### Source material
******************************

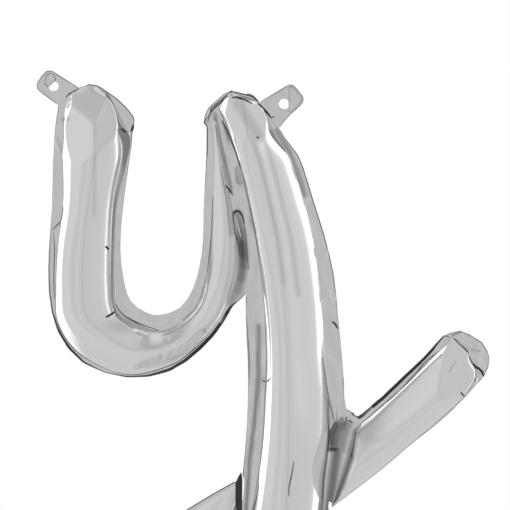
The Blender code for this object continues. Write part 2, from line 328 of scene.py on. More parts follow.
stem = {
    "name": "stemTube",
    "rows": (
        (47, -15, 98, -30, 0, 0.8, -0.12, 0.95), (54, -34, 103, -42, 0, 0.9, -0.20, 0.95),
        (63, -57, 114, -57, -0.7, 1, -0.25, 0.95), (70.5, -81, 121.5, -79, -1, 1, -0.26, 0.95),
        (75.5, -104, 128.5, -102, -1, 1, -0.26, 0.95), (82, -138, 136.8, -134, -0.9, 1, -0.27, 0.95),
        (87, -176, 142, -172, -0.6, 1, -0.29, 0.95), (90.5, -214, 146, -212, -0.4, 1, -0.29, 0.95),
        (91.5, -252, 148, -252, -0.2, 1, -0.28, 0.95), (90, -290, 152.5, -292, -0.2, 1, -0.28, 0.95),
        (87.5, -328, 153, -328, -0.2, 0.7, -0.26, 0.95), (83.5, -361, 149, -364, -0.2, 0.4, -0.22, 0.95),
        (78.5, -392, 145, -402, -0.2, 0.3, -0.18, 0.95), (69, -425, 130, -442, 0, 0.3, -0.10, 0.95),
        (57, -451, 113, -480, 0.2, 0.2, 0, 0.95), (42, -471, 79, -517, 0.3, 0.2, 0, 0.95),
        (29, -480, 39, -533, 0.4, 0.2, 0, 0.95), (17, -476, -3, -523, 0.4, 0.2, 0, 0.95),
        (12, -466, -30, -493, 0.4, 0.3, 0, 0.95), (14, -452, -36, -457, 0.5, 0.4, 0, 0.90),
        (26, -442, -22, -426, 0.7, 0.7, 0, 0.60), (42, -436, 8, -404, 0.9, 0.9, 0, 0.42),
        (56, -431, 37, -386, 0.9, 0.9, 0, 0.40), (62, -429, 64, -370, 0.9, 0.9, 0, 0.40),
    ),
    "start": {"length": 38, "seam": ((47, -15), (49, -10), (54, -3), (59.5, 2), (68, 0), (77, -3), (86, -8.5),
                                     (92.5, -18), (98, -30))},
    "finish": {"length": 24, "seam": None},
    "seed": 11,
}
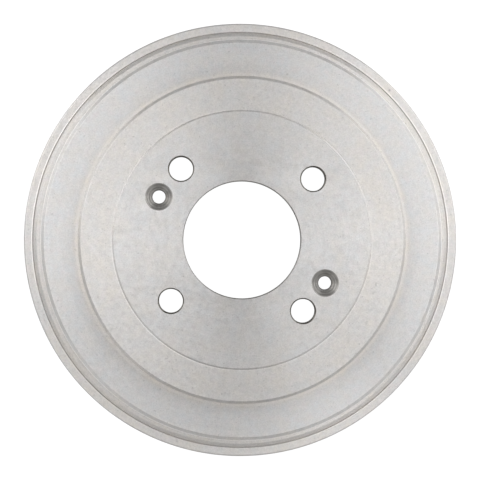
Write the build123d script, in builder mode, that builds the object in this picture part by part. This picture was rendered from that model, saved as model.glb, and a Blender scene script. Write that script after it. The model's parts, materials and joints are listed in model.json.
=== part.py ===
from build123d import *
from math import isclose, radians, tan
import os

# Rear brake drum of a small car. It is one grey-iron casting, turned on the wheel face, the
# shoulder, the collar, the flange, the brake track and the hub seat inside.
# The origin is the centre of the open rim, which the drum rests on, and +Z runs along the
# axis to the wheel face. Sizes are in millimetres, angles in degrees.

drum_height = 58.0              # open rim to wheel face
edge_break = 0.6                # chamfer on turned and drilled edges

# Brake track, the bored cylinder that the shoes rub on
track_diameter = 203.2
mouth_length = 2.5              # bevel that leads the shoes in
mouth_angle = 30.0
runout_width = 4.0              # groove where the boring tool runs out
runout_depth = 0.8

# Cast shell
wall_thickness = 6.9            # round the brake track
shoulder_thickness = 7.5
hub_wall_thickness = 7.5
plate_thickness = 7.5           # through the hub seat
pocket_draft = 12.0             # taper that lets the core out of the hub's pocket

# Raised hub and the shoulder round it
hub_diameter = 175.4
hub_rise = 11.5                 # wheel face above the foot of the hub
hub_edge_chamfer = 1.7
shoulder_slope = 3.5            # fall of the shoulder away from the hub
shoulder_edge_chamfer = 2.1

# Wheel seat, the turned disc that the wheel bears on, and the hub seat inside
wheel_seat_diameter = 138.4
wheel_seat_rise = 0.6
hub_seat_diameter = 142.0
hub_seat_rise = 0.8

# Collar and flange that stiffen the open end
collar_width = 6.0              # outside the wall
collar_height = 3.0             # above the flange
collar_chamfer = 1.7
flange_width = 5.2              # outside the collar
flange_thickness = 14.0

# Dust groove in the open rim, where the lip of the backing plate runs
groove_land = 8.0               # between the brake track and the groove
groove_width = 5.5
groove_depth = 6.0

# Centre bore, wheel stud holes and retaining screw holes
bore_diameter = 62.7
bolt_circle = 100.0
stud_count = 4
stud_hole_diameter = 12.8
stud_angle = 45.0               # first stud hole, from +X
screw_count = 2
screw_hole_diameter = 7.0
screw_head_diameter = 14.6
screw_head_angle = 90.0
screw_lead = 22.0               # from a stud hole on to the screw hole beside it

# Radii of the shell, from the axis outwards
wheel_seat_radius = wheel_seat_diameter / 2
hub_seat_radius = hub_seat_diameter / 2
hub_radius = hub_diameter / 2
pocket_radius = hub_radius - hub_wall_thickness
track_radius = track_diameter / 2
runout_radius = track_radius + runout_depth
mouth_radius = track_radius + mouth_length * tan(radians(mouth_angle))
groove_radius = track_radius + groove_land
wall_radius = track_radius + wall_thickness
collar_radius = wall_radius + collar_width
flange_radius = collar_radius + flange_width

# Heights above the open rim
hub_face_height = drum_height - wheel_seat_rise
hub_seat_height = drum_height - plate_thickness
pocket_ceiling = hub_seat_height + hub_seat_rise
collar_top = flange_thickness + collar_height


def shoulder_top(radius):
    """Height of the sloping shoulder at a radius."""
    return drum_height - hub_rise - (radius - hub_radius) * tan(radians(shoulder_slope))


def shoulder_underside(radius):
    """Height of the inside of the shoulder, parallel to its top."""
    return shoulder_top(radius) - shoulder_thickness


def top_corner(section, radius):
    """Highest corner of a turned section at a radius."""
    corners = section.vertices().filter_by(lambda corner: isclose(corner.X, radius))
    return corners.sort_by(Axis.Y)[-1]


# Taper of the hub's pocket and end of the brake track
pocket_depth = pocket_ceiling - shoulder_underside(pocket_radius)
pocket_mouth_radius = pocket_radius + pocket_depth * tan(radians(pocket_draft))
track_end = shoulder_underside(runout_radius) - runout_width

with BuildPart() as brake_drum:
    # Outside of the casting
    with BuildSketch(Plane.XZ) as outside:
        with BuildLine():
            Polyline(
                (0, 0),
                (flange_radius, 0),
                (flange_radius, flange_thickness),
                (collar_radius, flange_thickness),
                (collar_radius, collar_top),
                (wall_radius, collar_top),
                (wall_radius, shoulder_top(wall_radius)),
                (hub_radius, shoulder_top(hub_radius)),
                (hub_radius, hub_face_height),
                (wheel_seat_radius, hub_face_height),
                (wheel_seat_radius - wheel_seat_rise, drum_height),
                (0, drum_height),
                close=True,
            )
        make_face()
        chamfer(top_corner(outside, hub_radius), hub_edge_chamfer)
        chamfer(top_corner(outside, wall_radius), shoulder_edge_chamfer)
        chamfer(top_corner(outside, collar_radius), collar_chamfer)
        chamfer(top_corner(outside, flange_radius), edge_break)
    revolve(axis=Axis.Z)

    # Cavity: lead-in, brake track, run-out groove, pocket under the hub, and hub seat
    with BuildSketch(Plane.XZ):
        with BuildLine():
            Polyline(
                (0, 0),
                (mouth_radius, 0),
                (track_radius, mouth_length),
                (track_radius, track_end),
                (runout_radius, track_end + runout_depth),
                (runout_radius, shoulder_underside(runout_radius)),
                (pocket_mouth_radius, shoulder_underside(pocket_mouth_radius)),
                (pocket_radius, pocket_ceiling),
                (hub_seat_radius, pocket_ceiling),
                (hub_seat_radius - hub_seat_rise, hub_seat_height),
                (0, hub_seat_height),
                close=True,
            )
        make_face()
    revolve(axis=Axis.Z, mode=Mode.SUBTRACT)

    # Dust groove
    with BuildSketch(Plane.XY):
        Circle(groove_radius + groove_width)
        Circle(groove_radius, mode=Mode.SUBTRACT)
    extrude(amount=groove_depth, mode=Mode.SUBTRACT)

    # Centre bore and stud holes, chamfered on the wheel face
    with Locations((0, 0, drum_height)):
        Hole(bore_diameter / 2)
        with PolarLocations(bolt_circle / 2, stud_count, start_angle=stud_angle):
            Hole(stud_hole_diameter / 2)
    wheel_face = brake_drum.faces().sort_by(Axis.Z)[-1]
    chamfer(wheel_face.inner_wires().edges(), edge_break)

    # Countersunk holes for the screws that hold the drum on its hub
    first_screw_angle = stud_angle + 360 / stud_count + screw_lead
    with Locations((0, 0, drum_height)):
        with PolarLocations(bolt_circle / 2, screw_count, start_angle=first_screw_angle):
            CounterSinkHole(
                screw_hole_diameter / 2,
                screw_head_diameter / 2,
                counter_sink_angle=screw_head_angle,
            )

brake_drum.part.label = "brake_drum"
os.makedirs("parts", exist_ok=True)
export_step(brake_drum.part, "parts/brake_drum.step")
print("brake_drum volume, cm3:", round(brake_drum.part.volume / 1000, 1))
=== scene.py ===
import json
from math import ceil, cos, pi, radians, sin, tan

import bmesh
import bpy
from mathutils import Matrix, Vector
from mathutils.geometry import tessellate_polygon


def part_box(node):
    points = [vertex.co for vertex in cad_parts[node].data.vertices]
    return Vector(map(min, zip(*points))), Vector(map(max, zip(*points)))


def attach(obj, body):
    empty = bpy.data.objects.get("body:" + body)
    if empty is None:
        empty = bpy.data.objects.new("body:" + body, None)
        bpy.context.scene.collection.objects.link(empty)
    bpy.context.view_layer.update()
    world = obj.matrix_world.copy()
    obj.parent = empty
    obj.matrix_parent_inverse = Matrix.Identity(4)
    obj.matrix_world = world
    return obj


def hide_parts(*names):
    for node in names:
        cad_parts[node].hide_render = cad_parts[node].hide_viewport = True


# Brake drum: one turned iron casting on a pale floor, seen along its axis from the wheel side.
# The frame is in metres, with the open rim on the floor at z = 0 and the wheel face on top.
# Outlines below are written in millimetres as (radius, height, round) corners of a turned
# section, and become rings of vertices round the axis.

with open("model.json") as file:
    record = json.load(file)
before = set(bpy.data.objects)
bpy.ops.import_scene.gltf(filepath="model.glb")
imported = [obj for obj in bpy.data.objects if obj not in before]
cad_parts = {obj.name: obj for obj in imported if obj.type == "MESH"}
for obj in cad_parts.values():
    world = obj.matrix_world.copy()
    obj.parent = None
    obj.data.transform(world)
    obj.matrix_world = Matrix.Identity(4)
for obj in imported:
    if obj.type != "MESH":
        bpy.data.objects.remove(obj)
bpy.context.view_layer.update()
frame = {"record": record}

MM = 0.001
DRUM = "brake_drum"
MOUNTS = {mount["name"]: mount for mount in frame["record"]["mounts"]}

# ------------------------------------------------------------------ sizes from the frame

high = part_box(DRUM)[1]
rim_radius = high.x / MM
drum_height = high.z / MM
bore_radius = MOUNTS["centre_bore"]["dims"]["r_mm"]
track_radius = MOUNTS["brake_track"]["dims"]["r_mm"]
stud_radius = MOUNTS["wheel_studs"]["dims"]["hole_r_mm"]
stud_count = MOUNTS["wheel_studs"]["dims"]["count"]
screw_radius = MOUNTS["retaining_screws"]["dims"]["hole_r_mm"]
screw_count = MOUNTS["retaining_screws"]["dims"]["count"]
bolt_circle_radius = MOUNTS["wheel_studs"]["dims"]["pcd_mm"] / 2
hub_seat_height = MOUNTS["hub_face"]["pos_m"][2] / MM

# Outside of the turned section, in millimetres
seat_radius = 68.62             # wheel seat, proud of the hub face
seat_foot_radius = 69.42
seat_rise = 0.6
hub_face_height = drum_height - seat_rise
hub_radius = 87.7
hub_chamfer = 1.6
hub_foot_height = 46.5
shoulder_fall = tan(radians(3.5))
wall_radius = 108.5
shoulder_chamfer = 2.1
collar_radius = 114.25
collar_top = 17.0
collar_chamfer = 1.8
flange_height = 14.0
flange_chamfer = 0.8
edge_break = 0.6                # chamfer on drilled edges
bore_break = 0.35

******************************

### Requirements
Using the data above, repeat exactly the lines that begin at the line with "# Countersunk holes" and end at the line with "for node in", both ends included.

### Answer for the task
    # Countersunk holes for the screws that hold the drum on its hub
    first_screw_angle = stud_angle + 360 / stud_count + screw_lead
    with Locations((0, 0, drum_height)):
        with PolarLocations(bolt_circle / 2, screw_count, start_angle=first_screw_angle):
            CounterSinkHole(
                screw_hole_diameter / 2,
                screw_head_diameter / 2,
                counter_sink_angle=screw_head_angle,
            )

brake_drum.part.label = "brake_drum"
os.makedirs("parts", exist_ok=True)
export_step(brake_drum.part, "parts/brake_drum.step")
print("brake_drum volume, cm3:", round(brake_drum.part.volume / 1000, 1))
=== scene.py ===
import json
from math import ceil, cos, pi, radians, sin, tan

import bmesh
import bpy
from mathutils import Matrix, Vector
from mathutils.geometry import tessellate_polygon


def part_box(node):
    points = [vertex.co for vertex in cad_parts[node].data.vertices]
    return Vector(map(min, zip(*points))), Vector(map(max, zip(*points)))


def attach(obj, body):
    empty = bpy.data.objects.get("body:" + body)
    if empty is None:
        empty = bpy.data.objects.new("body:" + body, None)
        bpy.context.scene.collection.objects.link(empty)
    bpy.context.view_layer.update()
    world = obj.matrix_world.copy()
    obj.parent = empty
    obj.matrix_parent_inverse = Matrix.Identity(4)
    obj.matrix_world = world
    return obj


def hide_parts(*names):
    for node in names:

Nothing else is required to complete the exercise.